Rhetorisches Mittel 5: Der Imperativ

Jetzt möchte ich noch Zitat No. 4 von Bruce Darnell beleuchten, dass ich persönlich besonders liebe: Drama, Baby, Drama! Nur drei Worte, aber hinter diesen drei Worten verbergen sich wiederum drei klassische Stilmittel.

1. Der Imperativ - eine klare Aufforderung, prägnant und kurz.  Er dient der Motivation. Sämtliche Befehle stehen im Imperativ.

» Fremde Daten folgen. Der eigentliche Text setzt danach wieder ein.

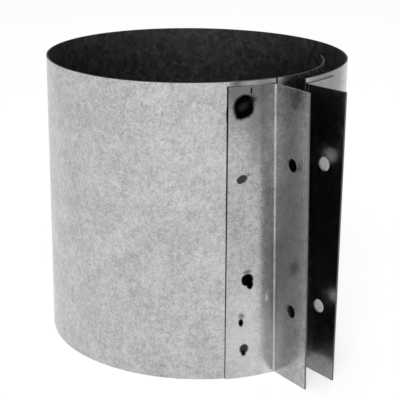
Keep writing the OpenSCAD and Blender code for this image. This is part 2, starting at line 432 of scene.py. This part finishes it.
# TONGUE
# A strip of the same sheet, spot welded inside the left end. It keeps the band's curve there and
# runs on in a tighter one, so that it reaches across the gap behind the right end.
WELD_GAP = 0.00005
TONGUE_FREE = 0.070
TONGUE_TIGHTER = 0.019
TONGUE_STEPS_ROUND = 90
tongue_radius = BAND_RADIUS - BAND_SHEET - WELD_GAP
# Its outside, which shows in the gap, is sheltered zinc: light, and a little smoother than the band's
tongue_zinc = galvanised("galvanised tongue", "#969696", "#C6C6C6", 0.2, 0.3)
# Painted shade where it comes out from under the band's end
crevice_shade(tongue_zinc, LEFT_END, tongue_radius, (0.003, 0.003, 0.0015), BAND_WIDTH)
tongue = rolled_piece("tongue_strip", tongue_zinc, {
    "Start": LEFT_END - LEFT_LEG / BAND_RADIUS,
    "End": LEFT_END + TONGUE_FREE / (tongue_radius - TONGUE_TIGHTER),
    "Inner Radius": tongue_radius - BAND_SHEET,
    "Tighter Past The End": TONGUE_TIGHTER,
    "Steps Round": TONGUE_STEPS_ROUND,
})
# Its inside is painted as dark as the band's, as shade, and the welds through the left leg show faintly
# there
shaded_tongue_inside = galvanised("tongue inside with painted shade", "#4F4F4F", "#737373", 0.3, 0.4)
scorch_and_shade(shaded_tongue_inside, tongue_radius - BAND_SHEET, (
    (19.2, 140.1, 2.8, 2.8, 0, "#1C1C1C", 0.8, 0.5),
    (20.3, 104.7, 2.0, 1.7, 0, "#262626", 0.8, 0.5),
    (16.5, 52.2, 2.4, 2.4, 0, "#1C1C1C", 0.8, 0.5),
    (18.3, 15.4, 1.9, 1.9, 0, "#262626", 0.8, 0.5),
))
dress(tongue, tongue_zinc, shaded_tongue_inside, sheared)
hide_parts("tongue")
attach(tongue, "root")


# ANGLES
# Each is a strip of 1 mm galvanised sheet, folded to an L on a brake. One leg is spot welded
# over the band's end, and the other stands out as an ear with two punched bolt holes.
ANGLE_SHEET = 0.001
BEND_RADIUS = 0.001
EAR = 0.025
# How far the right ear is turned out of parallel at its top, and how much less at its bottom
RIGHT_EAR_TURN, RIGHT_EAR_TWIST = math.radians(7), math.radians(4)
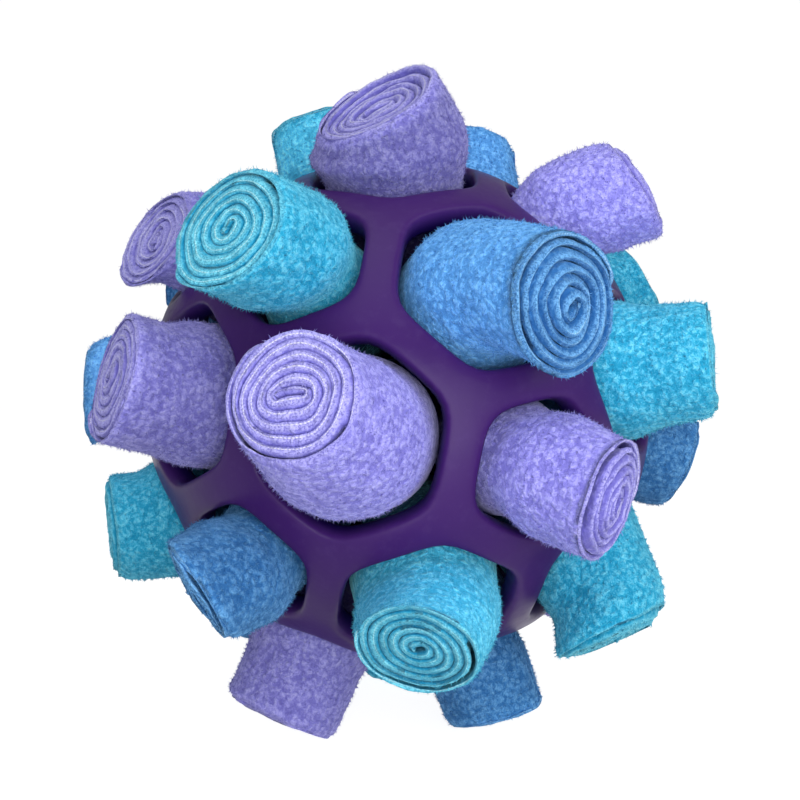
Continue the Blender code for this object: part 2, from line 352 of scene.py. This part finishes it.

Unbekanntere Imperative von Bruce Darnell sind:

  • Let yourself go!
  • Ladies, Ladies! Kick Ass!

Weitere bekannte Imperative:

  • Yes, we can!
  • Atomkraft, nein danke!
  • der Slogan von Audi (keine bezahlte Werbung): Vorsprung durch Technik!

 

Rhetorisches Mittel 6: Die Hyperbel

Drama, Baby, Drama! ist ebenfalls eine Hyperbel. Eine Hyperbel ist eine Übertreibung, eine große Übertreibung. Eine Hyperbel übertreibt weit über die Glaubwürdigkeit hinaus. Wozu das Ganze? Eine Übertreibung macht manches verständlicher, anschaulicher und bringt Aussagen auf den Punkt. Sie kann auch komisch wirken: Ich habe Dich zum Fressen gern!

Hyperbel im Marketing:

  • Nichts ist unmöglich!
  • Hammerpreis!
  • Geiz ist geil!

Eine Hyperbel bringt Witz und Humor in Ihren Vortrag. Meine Empfehlung: Nicht zu häufig verwenden, sie nutzt sich sonst ab. Hyperbeln wirken in unserer Umgangssprache am besten.

 

Rhetorisches Mittel 7: Die Brevitas

Drama, Baby, Drama! sind nur 3 Worte. Ebenso wie Bruce Darnells Zitat: Sexy-hot-progressiv! Drei Worte, eine äußerst knappe Ausdrucksweise. Diese Stilfigur nennt man eine Brevitas. Maximaler Inhalt gepaart mit kurzem Statement:

Unser Publikum liebt kurze und gut verständliche Sätze. Meine Empfehlung: Reduzieren Sie Ihre Inhalte auf das Wesentliche. Achten Sie auf knackige Formulierungen und verwenden Sie - wenn es in Ihren Kontext passt -  plakative Aussagen.